### Material shown
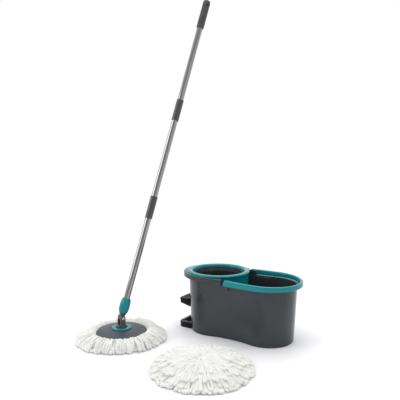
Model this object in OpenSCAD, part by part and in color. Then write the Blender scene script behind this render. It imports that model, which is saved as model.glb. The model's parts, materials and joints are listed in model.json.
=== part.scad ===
// Spin mop set: pedal-driven spin bucket, jointed mop and a loose refill head.
// Units mm, +Z up. Origin on the floor, on the spin basket's axis. +X points to the wash well.

/* [Bucket] */
// Height of the wash well rim
rim_z = 184.5; // [160:0.5:210]
// Radius of the spinner end at the floor
lobe_r = 90; // [80:0.5:105]
// Radius of the well end at the floor
well_r = 91.5; // [80:0.5:110]
// Distance between the two rounded ends
well_x = 184; // [160:1:210]
// Half width of the waist at the floor
waist_w = 80; // [70:0.5:90]
// Wall thickness of the tub
wall = 2.6; // [2:0.1:4]
// Height of the platform over the drive box
deck_z = 100; // [95:1:110]

/* [Collar and basket] */
// Outer radius of the collar ring
collar_r = 110; // [105:0.5:115]
// Radius of the collar's mouth
mouth_r = 91.5; // [88:0.5:96]
// Top of the collar ring
collar_z = 214; // [210:1:225]
// Basket radius at its top edge
basket_r = 88.5; // [80:0.5:90]
// Basket radius at its floor
basket_r0 = 75; // [65:0.5:80]
// Number of slots round the basket
slots = 72; // [30:1:90]

/* [Pedal and drive] */
// Pedal travel in degrees
pedal_travel = 16; // [10:1:16]
// Half width of the pedal pad
pad_w = 38; // [30:1:45]
// Teeth of the small wheel pinion
pin_t = 18; // [16:1:20]
// Teeth of the full circle of which the sector is a part
sec_t = 112; // [100:1:112]

/* [Carry handle] */
// Width of the handle band at its pivots
band_h = 19.5; // [16:0.5:25]
// Thickness of the handle band
band_t = 11; // [8:0.5:12]
// Handle pivot position along the bucket
piv_x = 82; // [80:1:90]

/* [Mop] */
// Radius of the mop plate
plate_r = 84; // [75:0.5:90]
// Radius of the tube sections
tube_r = 10.5; // [9:0.25:12.5]
// Length from the tilt pin to the end of the grip
pole_len = 1168; // [1000:1:1300]
// Lean of the pole from upright
lean = 17.37; // [0:0.01:45]
// Radius of the mop's strand spread
strand_r = 155; // [130:1:165]

/* [Refill] */
// Radius of the loose refill head
spare_r = 152.5; // [130:0.5:165]

/* [Hidden] */
$fn = 96;
lx = -8;
az = 65.2;
mx = -224.6; my = -264.5; mz = 74;
sx = 121.1; sy = -317.7;
teal = [0.0, 0.46, 0.48];
slate = [0.20, 0.22, 0.235];
black = [0.06, 0.06, 0.065];
grey = [0.26, 0.27, 0.28];
steel = [0.7, 0.7, 0.72];
pom = [0.82, 0.82, 0.78];
white = [0.9, 0.9, 0.87];
px = 60; pz = 20;      // pedal pivot
wz = 45;               // wheel axle height

function wt(z) = waist_w + 17 * z / 190;
function rl(z) = lobe_r + 8 * z / 190;
function rr(z) = well_r + 11 * z / 190;
function an(z) = 75 + 15 * z / 190;
function zt(x) = 207 - 0.025 * x; // top of the spinner end's rim
function herm(t, a, sa, b, L) = a*(2*t*t*t - 3*t*t + 1) + sa*L*(t*t*t - 2*t*t + t) + b*(3*t*t - 2*t*t*t);
// outline of the tub, moved out by o, at height z
function half(o, z) = let (ra = rl(z) + o, rb = rr(z) + o, t = an(z), xa = lx + ra*cos(t), xb = well_x - rb*cos(t), xm = (xa + xb)/2, w = wt(z) + o, sl = -cos(t)/sin(t))
  concat([for (i = [0:14]) let (a = 180 - (180 - t)*i/15) [lx + ra*cos(a), ra*sin(a)]],
    [for (i = [0:9]) [xa + (xm - xa)*i/9, herm(i/9, ra*sin(t), sl, w, xm - xa)]],
    [for (i = [8:-1:0]) [xb - (xb - xm)*i/9, herm(i/9, rb*sin(t), sl, w, xb - xm)]],
    [for (i = [14:-1:1]) let (a = (180 - t)*i/15) [well_x + rb*cos(a), rb*sin(a)]], [[well_x + rb, 0]]);
function outline(o, z) = let (h = half(o, z), m = len(h)) concat(h, [for (i = [m - 2:-1:1]) [h[i][0], -h[i][1]]]);
module tub(o, z0, z1) {
  a = outline(o, z0); b = outline(o, z1); m = len(a);
  polyhedron(points = concat([for (p = a) [p[0], p[1], z0]], [for (p = b) [p[0], p[1], z1]]),
    faces = concat([[for (i = [m - 1:-1:0]) i]], [[for (i = [0:m - 1]) m + i]],
      [for (i = [0:m - 1]) let (j = (i + 1) % m) [i, j, m + i]], [for (i = [0:m - 1]) let (j = (i + 1) % m) [j, m + j, m + i]]), convexity = 6);
}
module box(a, b) { translate(a) cube([b[0] - a[0], b[1] - a[1], b[2] - a[2]]); }
module xz(y0, y1) { translate([0, y1, 0]) rotate([90, 0, 0]) linear_extrude(height = y1 - y0) children(); }
module yrod(x, z, r, y0, y1) { translate([x, y0, z]) rotate([-90, 0, 0]) cylinder(r = r, h = y1 - y0, $fn = 48); }

// ---------- gears ----------
function inv(rb, t) = [rb*(cos(t) + t*PI/180*sin(t)), rb*(sin(t) - t*PI/180*cos(t))];
function rot2(p, a) = [p[0]*cos(a) - p[1]*sin(a), p[0]*sin(a) + p[1]*cos(a)];
// one tooth outline centred on angle 0, root to root
function tooth(m, t, bl) = let (rp = m*t/2, rb = rp*cos(20), ra = rp + 0.95*m, rf = rp - 1.2*m,
    ta = sqrt(ra*ra/(rb*rb) - 1)*180/PI, tp = tan(20)*180/PI, ps = inv(rb, tp),
    off = atan2(ps[1], ps[0]) + 90/t - bl/rp*90/PI,
    t0 = rf > rb ? sqrt(rf*rf/(rb*rb) - 1)*180/PI : 0)
  concat([[rf*cos(off + 0.0), -rf*sin(off)]],
    [for (i = [0:5]) let (q = inv(rb, t0 + (ta - t0)*i/5)) rot2([q[0], q[1]], -off)],
    [for (i = [5:-1:0]) let (q = inv(rb, t0 + (ta - t0)*i/5)) rot2([q[0], -q[1]], off)],
    [[rf*cos(off), rf*sin(off)]]);
module gear2d(m, t, a0, bl = 0.12) {
  polygon([for (k = [0:t - 1]) for (p = tooth(m, t, bl)) rot2(p, a0 + k*360/t)]);
}

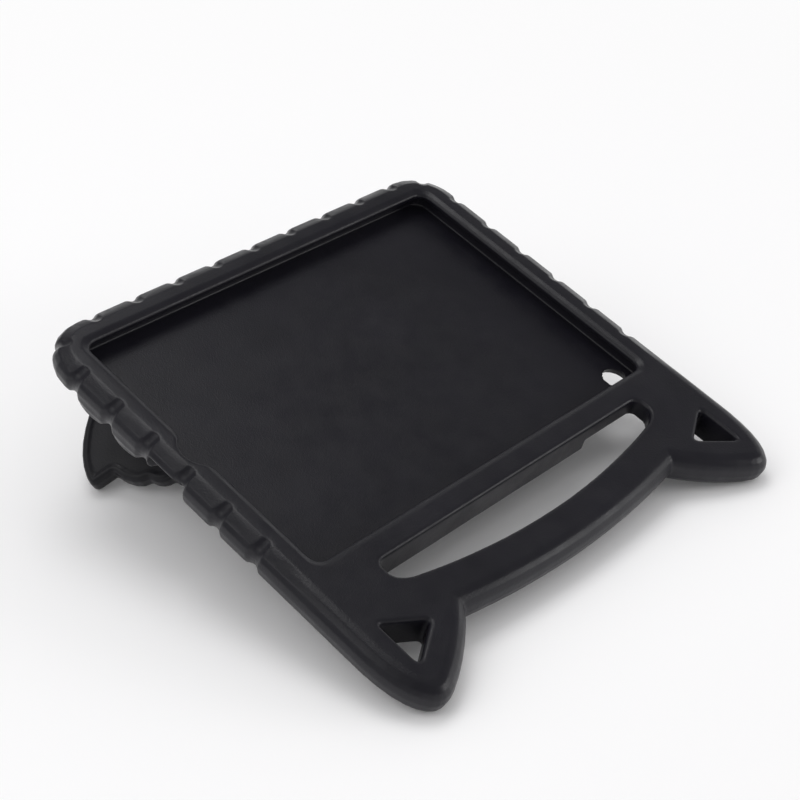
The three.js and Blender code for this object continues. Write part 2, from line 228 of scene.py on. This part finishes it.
def finish_piece(mesh, name, local_to_row, material, body, node):
    mesh.transform(local_to_row)
    mesh.materials.clear()
    mesh.materials.append(material)
    for polygon in mesh.polygons:
        polygon.use_smooth = True
    obj = collection_object(name, mesh)
    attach(obj, body)
    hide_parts(node)


# Materials

def new_material(name):
    material = bpy.data.materials.new(name)
    material.use_nodes = True
    tree = material.node_tree
    return material, tree, tree.nodes["Principled BSDF"]


def add_node(tree, kind, values, **settings):
    """A new shader node with its settings and the values of its inputs."""
    node = tree.nodes.new("ShaderNode" + kind)
    for key, value in settings.items():
        setattr(node, key, value)
    set_inputs(node, values)
    return node


def set_inputs(node, values):
    for key, value in values.items():
        node.inputs[key].default_value = value


def foam_material(name, dark, light, grain, shine):
    """Moulded closed-cell foam: a satin skin with a fine pebble, slow mottling and rubbed spots."""
    material, tree, shader = new_material(name)
    links = tree.links
    place = add_node(tree, "TexCoord", {}).outputs["Object"]

    mottle = add_node(tree, "TexNoise", {"Scale": 26, "Detail": 5, "Roughness": 0.6})
    links.new(place, mottle.inputs["Vector"])
    tint = add_node(tree, "ValToRGB", {})
    for stop, position, colour in zip(tint.color_ramp.elements, (0.32, 0.72), (dark, light)):
        stop.position = position
        stop.color = (*colour, 1)
    links.new(mottle.outputs["Fac"], tint.inputs["Fac"])
    links.new(tint.outputs["Color"], shader.inputs["Base Color"])

    rub = add_node(tree, "TexNoise", {"Scale": 85, "Detail": 3})
    links.new(place, rub.inputs["Vector"])
    gloss = add_node(tree, "MapRange", {"From Min": 0.3, "From Max": 0.7, "To Min": 0.3, "To Max": 0.42})
    links.new(rub.outputs["Fac"], gloss.inputs["Value"])
    links.new(gloss.outputs["Result"], shader.inputs["Roughness"])

    pebble = add_node(tree, "TexVoronoi", {"Scale": grain, "Smoothness": 0.6}, feature="SMOOTH_F1")
    links.new(place, pebble.inputs["Vector"])
    fine = add_node(tree, "TexNoise", {"Scale": grain * 0.45, "Detail": 4})
    links.new(place, fine.inputs["Vector"])
    bump_pebble = add_node(tree, "Bump", {"Strength": 0.16, "Distance": 0.0003})
    links.new(pebble.outputs["Distance"], bump_pebble.inputs["Height"])
    bump_fine = add_node(tree, "Bump", {"Strength": 0.12, "Distance": 0.0004})
    links.new(fine.outputs["Fac"], bump_fine.inputs["Height"])
    links.new(bump_pebble.outputs["Normal"], bump_fine.inputs["Normal"])
    links.new(bump_fine.outputs["Normal"], shader.inputs["Normal"])

    set_inputs(shader, {"Metallic": 0, "IOR": 1.47, "Specular IOR Level": shine})
    return material


def pin_material():
    """Turned steel: fine rings round the pin and slightly uneven polish."""
    material, tree, shader = new_material("pin_steel_turned")
    links = tree.links
    place = add_node(tree, "TexCoord", {}).outputs["Object"]
    rings = add_node(
        tree, "TexWave", {"Scale": 900, "Distortion": 1.5}, wave_type="BANDS", bands_direction="Y"
    )
    links.new(place, rings.inputs["Vector"])
    bump = add_node(tree, "Bump", {"Strength": 0.15, "Distance": 0.0001})
    links.new(rings.outputs["Fac"], bump.inputs["Height"])
    links.new(bump.outputs["Normal"], shader.inputs["Normal"])
    polish = add_node(tree, "TexNoise", {"Scale": 300})
    links.new(place, polish.inputs["Vector"])
    spread = add_node(tree, "MapRange", {"To Min": 0.24, "To Max": 0.42})
    links.new(polish.outputs["Fac"], spread.inputs["Value"])
    links.new(spread.outputs["Result"], shader.inputs["Roughness"])
    set_inputs(shader, {"Base Color": (0.56, 0.55, 0.54, 1), "Metallic": 1})
    return material


def floor_material():
    """A pale matt floor that turns white far from the object, for the camera and in reflections."""
    material, tree, shader = new_material("pale_floor")
    links = tree.links
    pale = {"Base Color": (0.955, 0.95, 0.957, 1), "Roughness": 0.6, "Specular IOR Level": 0.0}
    set_inputs(shader, pale)
    place = add_node(tree, "NewGeometry", {})
    length = add_node(tree, "VectorMath", {}, operation="LENGTH")
    links.new(place.outputs["Position"], length.inputs[0])
    far = add_node(tree, "MapRange", {"From Min": FLOOR_FADE_START, "From Max": FLOOR_FADE_END})
    links.new(length.outputs["Value"], far.inputs["Value"])
    seen = either_ray(tree, "Is Camera Ray", "Is Glossy Ray")
    weight = add_node(tree, "Math", {}, operation="MULTIPLY")
    links.new(far.outputs["Result"], weight.inputs[0])
    links.new(seen, weight.inputs[1])
    white = add_node(tree, "Emission", {"Color": (1, 1, 1, 1)})
    mix = add_node(tree, "MixShader", {})
    links.new(weight.outputs["Value"], mix.inputs["Fac"])
    links.new(shader.outputs["BSDF"], mix.inputs[1])
    links.new(white.outputs["Emission"], mix.inputs[2])
    links.new(mix.outputs["Shader"], tree.nodes["Material Output"].inputs["Surface"])
    return material


def either_ray(tree, first, second):
    """1 where the ray is of one of two kinds, and 0 elsewhere."""
    ray = add_node(tree, "LightPath", {})
    either = add_node(tree, "Math", {}, operation="MAXIMUM")
    tree.links.new(ray.outputs[first], either.inputs[0])
    tree.links.new(ray.outputs[second], either.inputs[1])
    return either.outputs["Value"]


# The moulded case

def flatten_edge(points):
    """The rounded front edge of the walls starts with a flat band, behind a soft crease."""
    edge_x = np.maximum(np.abs(points[:, 0]) - (OUTER_X - OUTER_CORNER), 0)
    edge_y = np.maximum(points[:, 1] - (OUTER_TOP - OUTER_CORNER), 0)
    from_centre = np.hypot(edge_x, edge_y)
    at_corner = (edge_x > 0) & (edge_y > 0)
    inset = OUTER_CORNER - np.where(at_corner, from_centre, np.maximum(edge_x, edge_y))
    wall_way = np.stack([edge_x >= edge_y, edge_y > edge_x], axis=1).astype(float)
    corner_way = np.stack([edge_x, edge_y], axis=1) / np.maximum(from_centre, TINY)[:, None]
    across = np.where(at_corner[:, None], corner_way, wall_way)
    across[:, 0] *= np.sign(points[:, 0])
    out = FRONT_ROUND - inset
    lean = BAND_ANGLE / 2
    over = np.maximum(out * math.sin(lean) + (points[:, 2] - FRONT_Z) * math.cos(lean), 0)
    over *= ramp(points[:, 1], EAR_START, EAR_START + EAR_FADE)
    points[:, :2] -= across * (over * math.sin(lean))[:, None]
    points[:, 2] -= over * math.cos(lean)


def fill_blocks(points):
    """Two blocks beside the charging port have a fuller lower edge."""
    low = np.clip((FRONT_Z - FRONT_ROUND - points[:, 2]) / (FRONT_Z - FRONT_ROUND - BACK_Z), 0, 1)
    near_side = ramp(np.abs(points[:, 0]), OUTER_X - FULL_START_INSET, OUTER_X - FULL_END_INSET)
    fuller = (1 - np.sqrt(1 - low * low)) * near_side
    for start, end in FULL_BLOCKS:
        along = np.clip((points[:, 1] - start) / (end - start), 0, 1)
        points[:, 0] += np.sign(points[:, 0]) * fuller * np.sin(math.pi * along) * FULL_BY


def slope_to_window(points):
    """The front face slopes down to the window's edge over a narrow band, with a slight crest."""
    gap_x = np.abs(points[:, 0]) - (WINDOW_X - WINDOW_CORNER)
    gap_y = np.abs(points[:, 1]) - (WINDOW_Y - WINDOW_CORNER)
    past_corner = np.hypot(np.maximum(gap_x, 0), np.maximum(gap_y, 0))
    from_window = past_corner + np.minimum(np.maximum(gap_x, gap_y), 0) - WINDOW_CORNER
    on_front = ramp(points[:, 2], FACE_LOW, FACE_HIGH)
    slope = 1 - ramp(from_window, SLOPE_DEEPEST_TO, SLOPE_REACH)
    near = from_window > -SLOPE_PAST_EDGE
    points[:, 2] -= on_front * slope * near * SLOPE_DROP


def make_case(material):
    mesh = moulded_copy("case_body", "case_shell", case_to_row, CASE_PASSES)
    points = coordinates(mesh)
    facing = normals(mesh)
    flatten_edge(points)
    fill_blocks(points)
    slope_to_window(points)
    make_wavy(points, facing, CASE_WAVE)
    set_coordinates(mesh, points)
    mesh = thinned(mesh, CASE_TRIANGLES)
    finish_piece(mesh, "case_shell", case_to_row, material, "case", "case_body")


# The folding wings and their pins

def wing_frame(hinge, node):
    """A wing's straight frame: z is square to its largest face, at the angle the leg stands open."""
    face = max(frame["nodes"][node].data.polygons, key=lambda polygon: polygon.area)
    across = upright.inverted() @ face.normal
    opened = math.atan(across.x / across.z)
    return Matrix.Translation(hinge) @ turn @ Matrix.Rotation(opened, 4, "Y")


def distance_to_edges(points, facing):
    """How far in from the wing's outline each point lies, seen square to its faces."""
    sides = np.where(np.abs(facing[:, 2]) < EDGE_SLANT)[0]
    tree = kdtree.KDTree(len(sides))
    for i in sides:
        tree.insert(Vector((points[i, 0], points[i, 1], 0)), int(i))
    tree.balance()
    return np.array([tree.find(Vector((x, y, 0)))[2] for x, y, _ in points])


def make_wing(hinge, body, node, name, material):
    local = wing_frame(hinge, node)
    mesh = moulded_copy(node, name, local, WING_PASSES)
    points = coordinates(mesh)
    facing = normals(mesh)
    # A raised rim runs round each face, and the panel inside it is a little lower
    flat = ramp(np.abs(facing[:, 2]), FLAT_LOW, FLAT_HIGH)
    panel = ramp(distance_to_edges(points, facing), RIM_START, RIM_END)
    points[:, 2] -= np.sign(facing[:, 2]) * (panel * flat * PANEL_DEPTH)
    make_wavy(points, facing, WING_WAVE)
    set_coordinates(mesh, points)
    finish_piece(mesh, name, local, material, body, node)


def dress_pin(node, material):
    """The pin keeps its solid, and only its round side is shaded smooth."""
    data = frame["nodes"][node].data
    data.materials.clear()
    data.materials.append(material)
    axis = upright @ Vector((0, 1, 0))
    for polygon in data.polygons:
        polygon.use_smooth = abs(polygon.normal.dot(axis)) < PIN_ROUND_SIDE


# Floor, background, light and camera

def make_floor():
    mesh = bpy.data.meshes.new("floor")
    signs = ((-1, -1), (1, -1), (1, 1), (-1, 1))
    mesh.from_pydata([(x * FLOOR_HALF, y * FLOOR_HALF, 0) for x, y in signs], [], [(0, 1, 2, 3)])
    mesh.materials.append(floor_material())
    floor = collection_object("floor", mesh)
    floor.location.z = -FLOOR_DROP


def make_world():
    """Reflections see a bright backdrop low down behind the case and a dimmer studio elsewhere."""
    world = bpy.data.worlds.new("studio")
    bpy.context.scene.world = world
    world.use_nodes = True
    tree = world.node_tree
    links = tree.links
    direction = add_node(tree, "TexCoord", {}).outputs["Generated"]

    parts = add_node(tree, "SeparateXYZ", {})
    links.new(direction, parts.inputs["Vector"])
    high_is_dark = {"From Min": 0.05, "From Max": 0.5, "To Min": 1.0, "To Max": 0.0}
    overhead = add_node(tree, "MapRange", high_is_dark)
    links.new(parts.outputs["Z"], overhead.inputs["Value"])
    towards_back = add_node(tree, "VectorMath", {1: (0.72, 0.69, 0)}, operation="DOT_PRODUCT")
    links.new(direction, towards_back.inputs[0])
    back_is_bright = {"From Min": 0.1, "From Max": 0.7, "To Min": 0.25, "To Max": 1.4}
    backdrop = add_node(tree, "MapRange", back_is_bright)
    links.new(towards_back.outputs["Value"], backdrop.inputs["Value"])
    studio = add_node(tree, "Math", {2: 0.22}, operation="MULTIPLY_ADD")
    links.new(overhead.outputs["Result"], studio.inputs[0])
    links.new(backdrop.outputs["Result"], studio.inputs[1])

    # Only reflections see the studio, and everything else is lit by one even level
    ray = add_node(tree, "LightPath", {})
    in_gloss = add_node(tree, "Mix", {"A": 0.72})
    links.new(ray.outputs["Is Glossy Ray"], in_gloss.inputs["Factor"])
    links.new(studio.outputs["Value"], in_gloss.inputs["B"])

    # The camera, and anything seen through, gets plain white
    plain_white = either_ray(tree, "Is Camera Ray", "Is Transmission Ray")
    level = add_node(tree, "Mix", {"B": 1.0})
    links.new(plain_white, level.inputs["Factor"])
    links.new(in_gloss.outputs["Result"], level.inputs["A"])
    background = tree.nodes["Background"]
    background.inputs["Color"].default_value = (1, 1, 1, 1)
    links.new(level.outputs["Result"], background.inputs["Strength"])


def soft_light(name, place, size, power):
    """A square lamp that shines at the origin."""
    data = bpy.data.lights.new(name, "AREA")
    data.shape = "SQUARE"
    data.size = size
    data.energy = power
    lamp = collection_object(name, data)
    lamp.location = place
    lamp.rotation_euler = (-Vector(place)).to_track_quat("-Z", "Y").to_euler()


def make_camera():
    """The camera stands where the photograph was taken from."""
    view = bpy.data.cameras.new("photo_view")
    view.sensor_fit = "HORIZONTAL"
    view.sensor_width = 36
    view.lens = CAMERA_LENS
    view.clip_start = 0.01
    view.clip_end = 50
    camera = collection_object("photo_view", view)
    camera.location = CAMERA_PLACE
    camera.rotation_euler = Vector(CAMERA_FORWARD).to_track_quat("-Z", "Y").to_euler()
    bpy.context.scene.camera = camera


case_foam = foam_material(
    "case_foam_skin", dark=(0.0068, 0.0063, 0.01), light=(0.0097, 0.009, 0.0138), grain=1500, shine=0.4
)
wing_foam = foam_material(
    "wing_foam_skin", dark=(0.0098, 0.0095, 0.012), light=(0.0138, 0.0133, 0.0166), grain=1500, shine=0.3
)
pin_steel = pin_material()

make_case(case_foam)
for side, hinge in hinges.items():
    make_wing(hinge, "wing_" + side, "stand_wing_" + side, "wing_leg_" + side, wing_foam)
    dress_pin("hinge_pin_" + side, pin_steel)

make_floor()
make_world()
for lamp in LAMPS:
    soft_light(*lamp)
make_camera()
bpy.context.scene.view_settings.view_transform = "Standard"

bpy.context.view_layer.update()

### Brief
Retype precisely, and only, the span of lines that opens at the line containing "hide_parts(node)" and closes at the line containing "return node", both inclusive.

### Written solution
    hide_parts(node)


# Materials

def new_material(name):
    material = bpy.data.materials.new(name)
    material.use_nodes = True
    tree = material.node_tree
    return material, tree, tree.nodes["Principled BSDF"]


def add_node(tree, kind, values, **settings):
    """A new shader node with its settings and the values of its inputs."""
    node = tree.nodes.new("ShaderNode" + kind)
    for key, value in settings.items():
        setattr(node, key, value)
    set_inputs(node, values)
    return node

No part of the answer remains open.